さて、利用価値がなくなった手駒はあっさりゴミくずのように捨てて、あくまでヴァティカンを守る、というのがマルチンクスの信念です。
有力な金融資本家に成り上がり、それまで銀行内や金融界で絶大な権力をふるってきたカルヴィは、このときになって、支配システム、権力構造の恐ろしさを実感したに違いありません。
どんなに有力な政治家、財界人であっても、結局のところ権力システムの磁場のなかで意識と行動を制約される傀儡(マリオネット)にすぎない、と。
それでも彼は、控訴審公判までの保釈(拘留解除)期間を利用して名誉回復や会社の信用回復のための攻勢に出ました。しかし、その多くは頓挫しました。
しかし、崩れかけた金融帝国のなかではまだ権力を保っていたかに見えます。つまりアンブロジアーノの重役会では、カルヴィの頭取続投に面と向かって反対する取締役はいませんでした。
それでも、副頭取ロベルト・ロゾーネは役員会で、カルヴィの挽回戦術に疑問を投げつけました。
このロゾーネは、その直後にマフィアの暴漢に襲われ、銃で脚を撃ち抜かれてしまいます。脅しでしょうか。
カルヴィから資金を絞りとって肥え太ってきた闇の勢力が、犯罪やスキャンダルの発覚とか司直の介入を少しでも先延ばししようとして、画策したのでしょうか。
他方、カルヴィに肩入れして(あるいは騙されて)、資産を失った闇の勢力もいたでしょう。
こうして、銀行への圧力・圧迫は、司直の側からも、銀行を利用した闇の勢力側からも強まってきました。
しかし、イタリア銀行(中央銀行)と財務省は秘密取引きの情報開示(グループ全体の連結財務諸表の公開)を迫り、司法当局、マスコミ、世論の指弾・批判によって、彼はいよいよ追いつめられていきます。
彼が最後に助けを求めたのは、皮肉にも、教皇庁、政財界、マフィアなどのあいだを取り持つフィクサー、フラヴィオ・カルボーニでした。
彼はサルデーニャに拠点をもつ出身の実業家(大地主で不動産業や建設業を経営)で、政財界や軍、官憲の裏情報に通じていました。

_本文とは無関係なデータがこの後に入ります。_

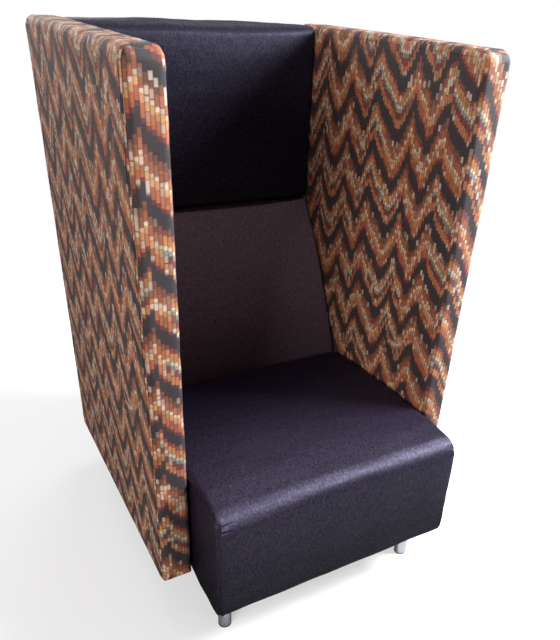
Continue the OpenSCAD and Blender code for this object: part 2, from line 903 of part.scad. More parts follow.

カルボーニの手配でカルヴィは国外に逃れます。
しかしカルヴィは、酷薄に生殺与奪権を行使する「闇の組織の窓口係」に身を委ねたのかもしれません。彼はヨーロッパのあちこちをたらい回しに連れまわされ、ついにロンドンでマフィアの下部組織に暗殺されたようです。
ついに自殺に見せかけて、あるいは「見せしめ」になるように奇妙な仕方で吊るされました。
カルヴィの失踪、死体発見、そしてアンブロジアーノへの本格捜査……、一連のスキャンダルは、ついにアンブロジアーノ銀行に最後のとどめを刺しました。
この金融グループが発行または仲介していた株式、債券などの有価証券はほとんど紙くず(ジャンク)同然になってしまいました。
当時、マスコミでは連日のように、虎の子の預金を失って途方にくれる庶民について報道されました。
彼らはこのバブル崩壊の直前まで、銀行窓口で預金を元手にした投資話を、それもかなり強引に持ちかけられていたのです。泣き崩れる老夫婦も多かったとか。